Epidemiology and the Humanities
A Metaphor for Epidemiology: Return to the Sea of Person Time Douglas Weed* Douglas Weed
Metaphors are an essential if underappreciated part of epidemiology’s conceptual foundation and everyday practice. The web of causation, weight of evidence, and gold standard are familiar examples. Less familiar but no less relevant is the metaphor of the sea of person time. Introduced to epidemiology in 1982 in a paper explaining the notion of incidence density, the sea of person time (or population time as it first appeared) illustrated how disease events in 2-dimensional space and time formed the numerator of the incidence measure.

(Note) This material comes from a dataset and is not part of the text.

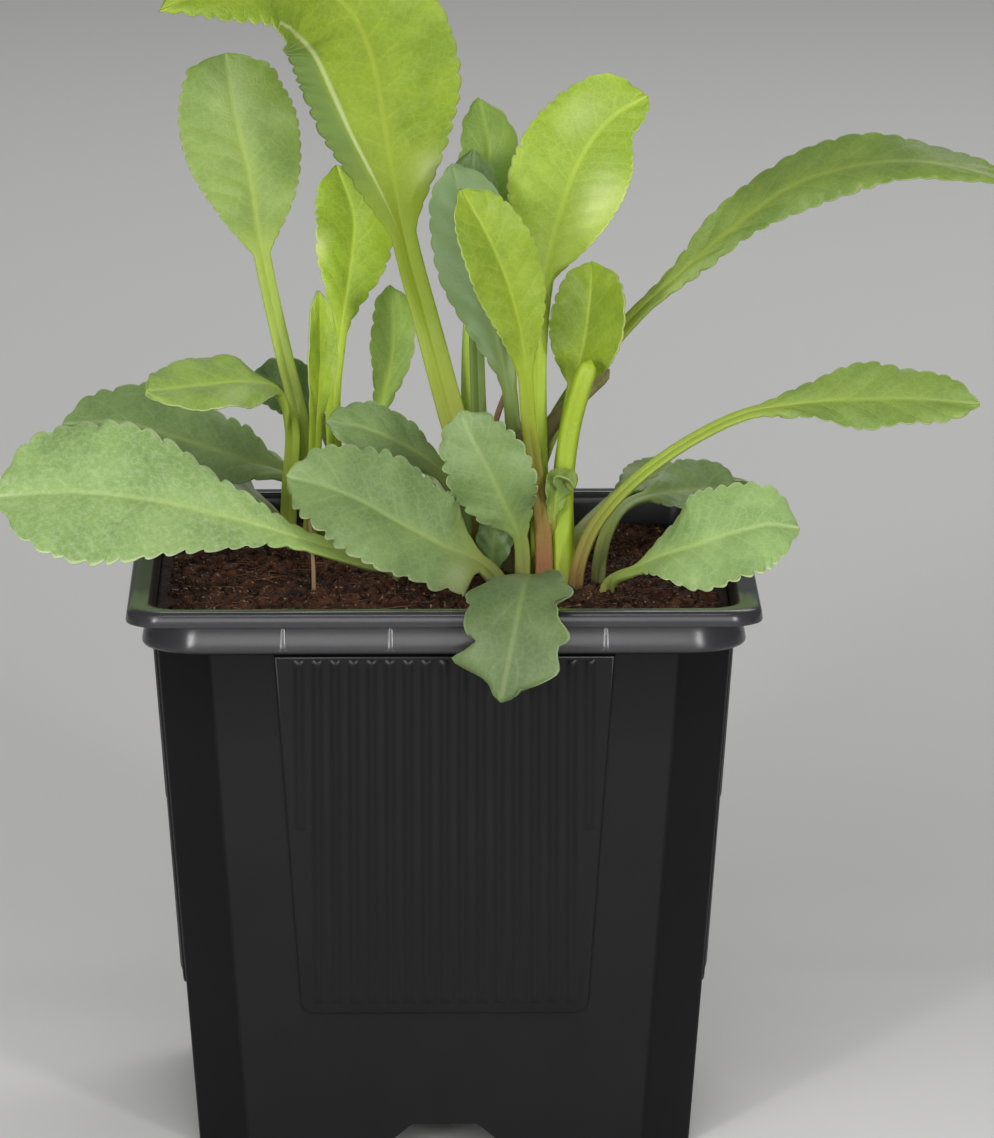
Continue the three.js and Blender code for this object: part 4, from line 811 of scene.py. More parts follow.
# Each leaf runs up its stalk and along its midrib: path in mm, heights above the soil, the blade from point bladeAt.
# half, stalk: half widths; widest: place of the widest part; teeth: scallops on a side, tooth: their depth in mm;
# left, right: bend of the two halves in degrees, near the midrib and at the edge; sides: width of each half;
# pale: places that look whiter, as share of the length, share of the half width, their two sizes and strength;
# bulge: where the edge stands out, as share of the length, side (-1 left), its length and mm; crease: a fold on one
# side, its shares of the width at start and end, its turn in degrees, and where it starts and ends;
# foot: length and strength of the reddish stalk base.
soilLevel = 77.0
bladeSpec = {
    "thickness": 0.5, "edgeThickness": 0.2, "keel": 1.1, "tipReach": 0.96, "ruffle": 0.2, "quilt": 0.15,
    "veinClimb": 1.6, "rowsPerTooth": 7, "stalkRows": 20, "roundFrom": 0.86,
}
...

The y-axis represented the population; the x-axis was time. As a metaphor, the sea of person time expands to its full 3-dimensional significance. We epidemiologists are travelers on this “sea” in our method-laden boats as we seek explanations for the disease events that we “catch” in our fishing expeditions. At the same time, we exist as denizens of the population—we live in this “sea”—and we are at risk for the same diseases. The sea of person time represents this fundamental duality of our practice and our human existence. In this paper, a traveler on the sea of person time seeks to cross it and discover what lies on its distant shore. The form is an epic lyric poem with hand-drawn illustrations. The traveler has many adventures along the way. He witnesses storms on the turbulent sea, a loss of navigation, the death of his guide, and an appreciation of his own mortality.